From the 2012 vintage, however, a new classification system was put in place. The top level remains Erste Lage, with the 1 next to the bunch of grapes: these are wines from the best vineyards in Germany. The vineyards are narrowly demarcated, the grape varieties are designated, the maximum yield is 50 hectalitres per hectar (50hl/ha), there is a minimum must weight (the level of sugar in the grape-juice), and the grape must be selectively harvested by hand. Fruity wines with natural sweetness are denoted by the traditional Prädikats, as set out above, whilst dry wines are labeled Erstes Gewächs, if the wine is from the Rheingau region, or Grosses Gewächs if from the other regions of Germany.
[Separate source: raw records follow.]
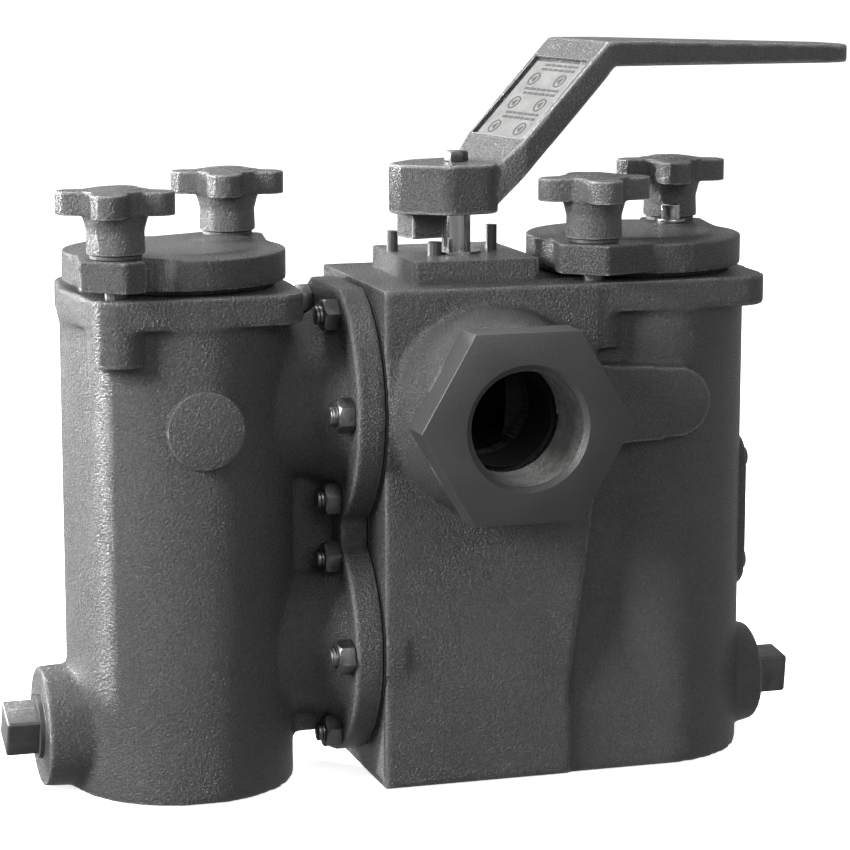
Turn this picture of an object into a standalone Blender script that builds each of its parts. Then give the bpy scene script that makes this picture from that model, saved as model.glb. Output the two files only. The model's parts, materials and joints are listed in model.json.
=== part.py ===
"""Duplex basket strainer with a changeover valve, in metres, +Z up.

The origin is on the base plane, under the valve stem. X runs from the left
basket chamber to the right one, and the front port faces -Y.
"""
import math

import bmesh
import bpy
from mathutils import Matrix, Vector

GAP = 0.0003

CHAMBER_TOP = 0.2095
LEFT_X = -0.122
RIGHT_X = 0.080
CHAMBER_RADIUS = 0.0475
BORE_RADIUS = 0.0385
LOWER_BORE_RADIUS = 0.0345
BASKET_SEAT_Z = 0.128
FLOOR = 0.009
TOP_FLANGE_DEPTH = 0.013

UPPER_Z = 0.1585
LOWER_Z = 0.057
UPPER_LOBE = 0.054
LOWER_LOBE = 0.050
WAIST_HALF = 0.026
JOINT_X = -0.0455
GASKET = 0.0009
LOBE_CROWN = 0.2075
STUD_BOSS = 0.0120
STUD_BOSS_BOTTOM = 0.1820
FLANGE_THICK = 0.012
NECK_RADIUS = 0.033
NECK_BORE = 0.021
WEB_HALF = 0.011
STUD_CIRCLE = 0.0445
LOWER_STUD_CIRCLE = 0.0432
FLANGE_STUD_RADIUS = 0.0040
NUT_FLATS = 0.0127

HOUSING_HALF = 0.049
HOUSING_CORNER = 0.007
PAD_TOP = 0.2184
PORT_FACE = 0.0965
HEX_FLATS = 0.0774
HEX_DEPTH = 0.018
PORT_RADIUS = 0.0240
PORT_MOUTH = 0.02475
PORT_THREAD_DEPTH = 0.034

BALL_RADIUS = 0.029
BALL_BORE = 0.0198
VALVE_BORE = 0.0315
SEAT_INNER = 0.0208
SEAT_OUTER = 0.0260
SEAT_FACE = 0.0282
STEM_RADIUS = 0.00615
STEM_TOP = 0.2497

DRAIN_Z = 0.0257
DRAIN_RADIUS = 0.0255
DRAIN_TIP_RADIUS = {-1: 0.0250, 1: 0.0205}
DRAIN_REACH = {-1: 0.0600, 1: 0.0575}
DRAIN_HOLE = 0.0133
PLUG_HEAD = 0.0119

COVER_STUDS = (0.0313, 0.0364)
COVER_STUD_RADIUS = 0.00476
COVER_RADIUS = 0.0461
COVER_LIP_RADIUS = 0.0425
COVER_BOTTOM = 0.2101
COVER_EDGE_BOTTOM = 0.2118
EAR_BOTTOM = 0.2126
COVER_TOP = 0.2245
EAR_HALF = 0.0130
EAR_REACH = 0.0122
EAR_CORNER = 0.0030
EAR_TOP = 0.2253
SLOT_WIDTH = 0.0106
BOSS_PLACE = (0.0230, 0.0140)

WASHER_THICK = 0.0013
WASHER_RADIUS = 0.0105
KNOB_BOTTOM = EAR_TOP + WASHER_THICK + 2 * GAP
KNOB_ARMS_BOTTOM = 0.2424
KNOB_ARMS_TOP = 0.2528
KNOB_TOP = 0.2544
KNOB_STEM_RADIUS = 0.0119
KNOB_REACH = 0.0240
ARM_ROOT = 0.0088
LOBE_RADIUS = 0.0070

PIN_PLACES = (
    (-0.0245, 0.0125, 0.0025, 0.2270),
    (0.0180, 0.0072, 0.0025, 0.2290),
    (-0.0117, -0.0071, 0.0030, 0.2240),
)

LEVER_ANGLE = math.radians(12.0)
HUB_BOTTOM = 0.2360
HUB_TOP = 0.2570
LEVER_TOP = 0.3070
LEVER_TIP_TOP = 0.3022
LEVER_REACH = 0.1940
LEVER_HALF = 0.0250
ARM_FOOT = (0.0090, HUB_TOP - 0.0005)
ARM_HEAD = (0.0590, LEVER_TOP - 0.0010)
LUG_BOTTOM = 0.2248
CLAMP_RADIUS = 0.0030
CLAMP_FLATS = 0.0090
CLAMP_TOP = 0.2614
LABEL_MIDDLE = 0.0375
LABEL_HALF_LONG = 0.0212
LABEL_HALF_WIDE = 0.0195
LABEL_DEPTH = 0.0009
LABEL_THICK = 0.0006
LABEL_GROW = 0.0004

STEEL = ("machined_steel", (0.62, 0.62, 0.61), 0.28, 1.0)
BOLT = ("plated_steel", (0.36, 0.36, 0.36), 0.42, 0.9)
IRON = ("painted_iron", (0.10, 0.10, 0.10), 0.52, 0.0)
RUBBER = ("rubber", (0.02, 0.02, 0.02), 0.75, 0.0)
FIBRE = ("gasket_fibre", (0.06, 0.06, 0.055), 0.85, 0.0)
POLYMER = ("seat_polymer", (0.05, 0.05, 0.048), 0.45, 0.0)
STAINLESS = ("stainless", (0.58, 0.58, 0.57), 0.33, 1.0)
LABEL = ("label_plate", (0.70, 0.70, 0.68), 0.40, 0.3)


def clear_scene():
    for item in list(bpy.data.objects):
        bpy.data.objects.remove(item, do_unlink=True)


def material_for(spec):
    name, colour, roughness, metallic = spec
    found = bpy.data.materials.get(name)
    if found:
        return found
    made = bpy.data.materials.new(name)
    made.use_nodes = True
    shader = made.node_tree.nodes["Principled BSDF"]
    shader.inputs["Base Color"].default_value = (*colour, 1.0)
    shader.inputs["Roughness"].default_value = roughness
    shader.inputs["Metallic"].default_value = metallic
    return made


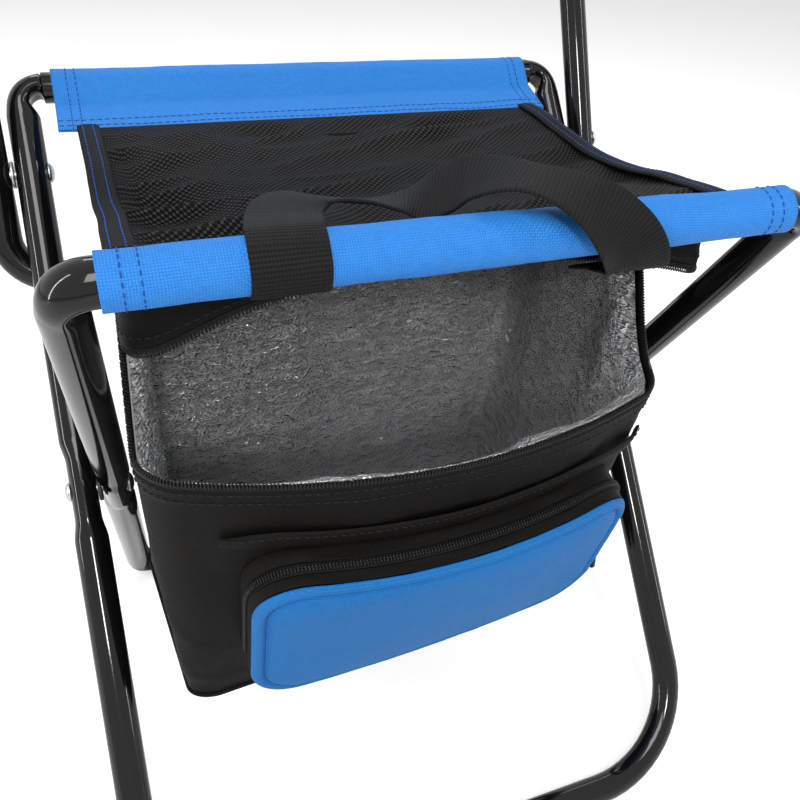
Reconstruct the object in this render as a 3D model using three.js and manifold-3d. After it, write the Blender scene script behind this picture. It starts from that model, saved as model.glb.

The second level of classification is Klassifizierte Lage/Ortswein/Terroirwein, which are wines from classified wines of ‘Superior’ quality, from a small group of traditional vineyards, with a maximum yield of 65hl/ha. The lowest level is Gutswein, with a maximum yield of 75hl/ha.

A panorama of the Mosel at Trittenheim

When looking for good-quality wines from Germany, avoid wines bearing a village name in conjunction with a Grosslage name (looking much like the name of a specific site but actually referring to a broader sweep of inferior vineyards). Piesporter Michelsberg and Niersteiner Gutes Domtal are infamous examples that have been allowed to demean the reputation of a fine village and mislead the consumer.